SET TASK
Emit an exact copy of the lines running from the start of the records to the line containing "upward, outward), 0.5)", both included.

DATA PROVIDED
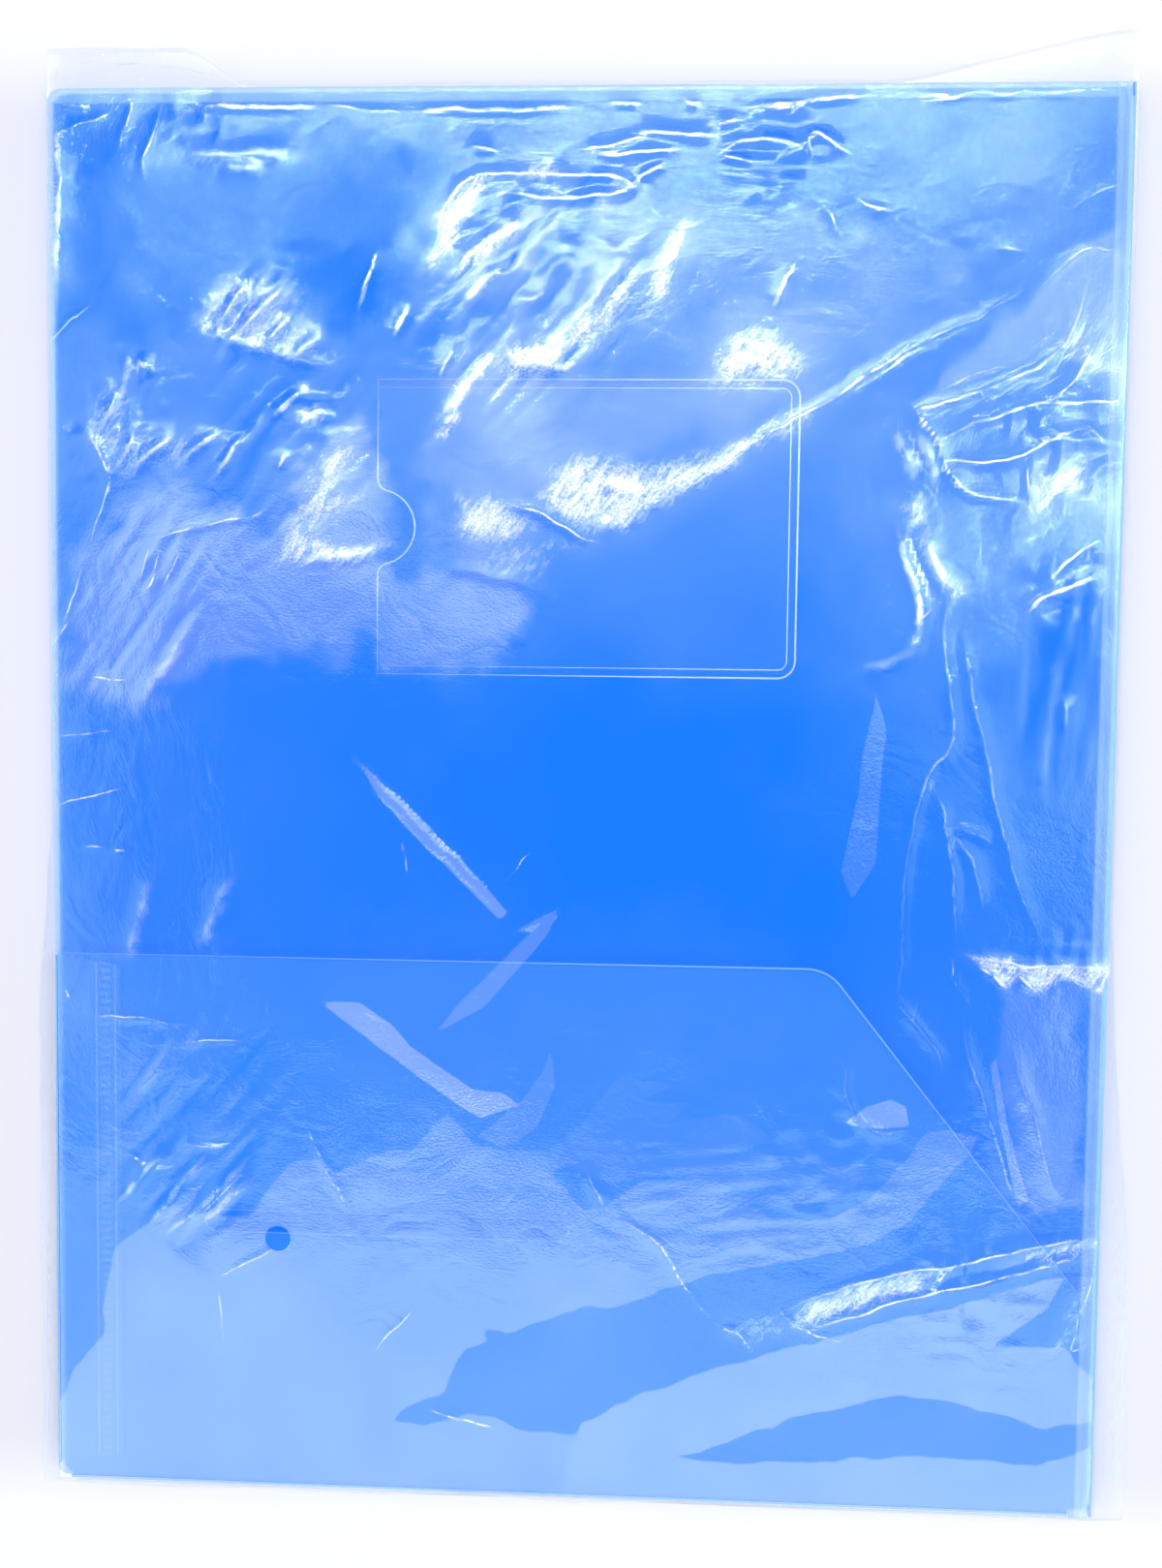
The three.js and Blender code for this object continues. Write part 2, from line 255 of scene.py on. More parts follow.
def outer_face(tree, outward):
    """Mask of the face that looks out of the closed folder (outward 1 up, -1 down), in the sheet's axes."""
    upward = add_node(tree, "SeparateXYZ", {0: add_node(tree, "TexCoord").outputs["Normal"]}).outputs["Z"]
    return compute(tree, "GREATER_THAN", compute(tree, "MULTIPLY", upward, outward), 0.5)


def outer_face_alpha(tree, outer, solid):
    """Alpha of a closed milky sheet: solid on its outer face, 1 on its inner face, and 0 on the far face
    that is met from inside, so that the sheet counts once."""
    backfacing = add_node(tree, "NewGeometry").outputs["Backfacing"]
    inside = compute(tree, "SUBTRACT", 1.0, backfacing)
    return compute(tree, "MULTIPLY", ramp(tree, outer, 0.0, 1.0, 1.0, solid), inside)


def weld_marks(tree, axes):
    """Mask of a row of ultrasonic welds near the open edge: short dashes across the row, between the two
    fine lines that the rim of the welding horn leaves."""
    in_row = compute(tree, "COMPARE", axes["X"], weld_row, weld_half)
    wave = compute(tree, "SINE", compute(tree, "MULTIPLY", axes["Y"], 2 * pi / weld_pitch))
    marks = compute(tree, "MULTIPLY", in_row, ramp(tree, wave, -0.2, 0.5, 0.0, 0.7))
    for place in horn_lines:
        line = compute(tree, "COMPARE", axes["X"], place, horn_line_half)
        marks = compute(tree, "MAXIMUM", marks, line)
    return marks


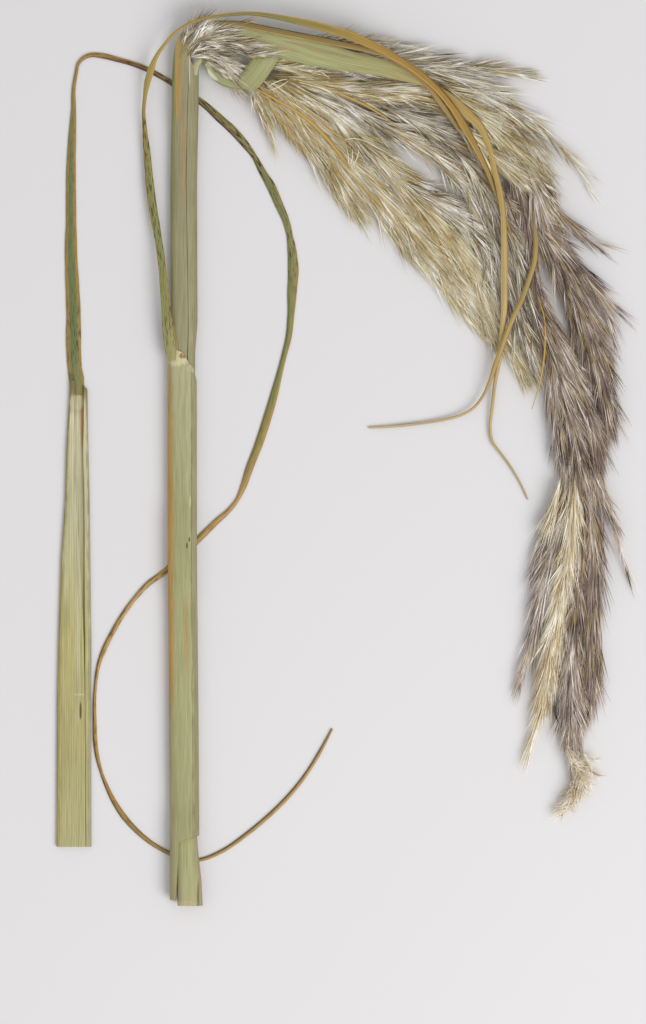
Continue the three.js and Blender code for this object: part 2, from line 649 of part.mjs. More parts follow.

EXPECTED OUTPUT
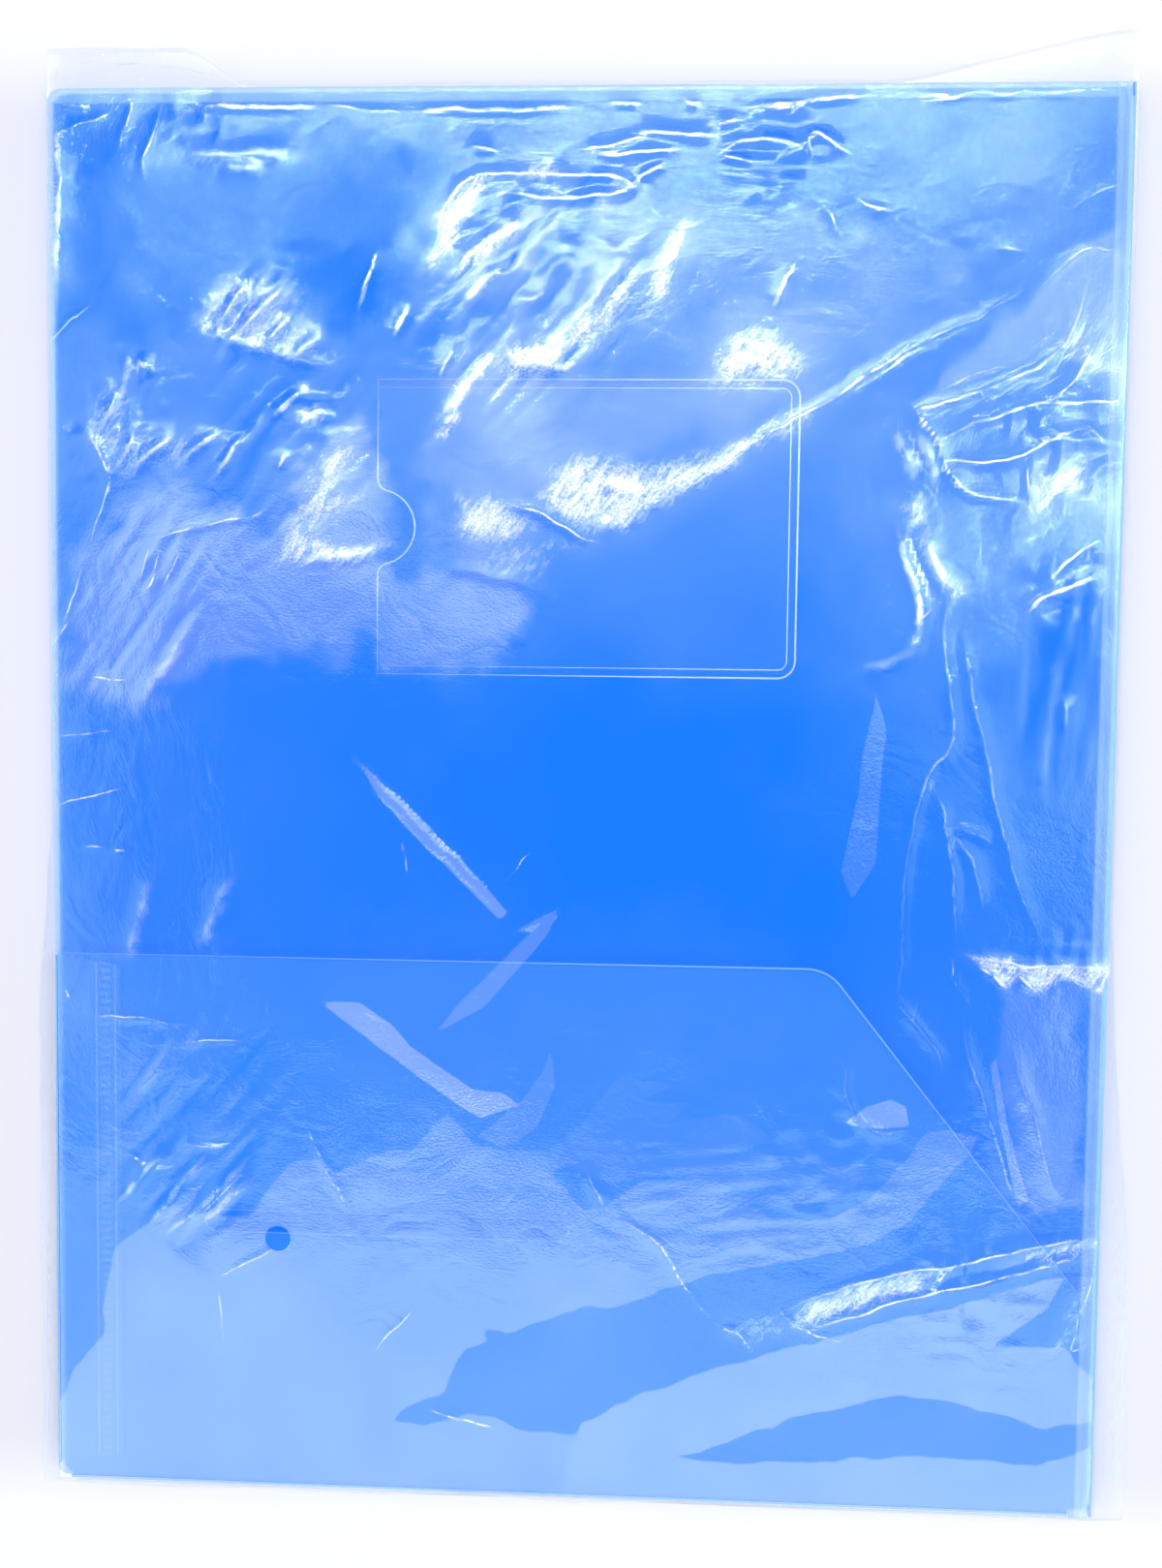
The three.js and Blender code for this object continues. Write part 2, from line 255 of scene.py on. More parts follow.
def outer_face(tree, outward):
    """Mask of the face that looks out of the closed folder (outward 1 up, -1 down), in the sheet's axes."""
    upward = add_node(tree, "SeparateXYZ", {0: add_node(tree, "TexCoord").outputs["Normal"]}).outputs["Z"]
    return compute(tree, "GREATER_THAN", compute(tree, "MULTIPLY", upward, outward), 0.5)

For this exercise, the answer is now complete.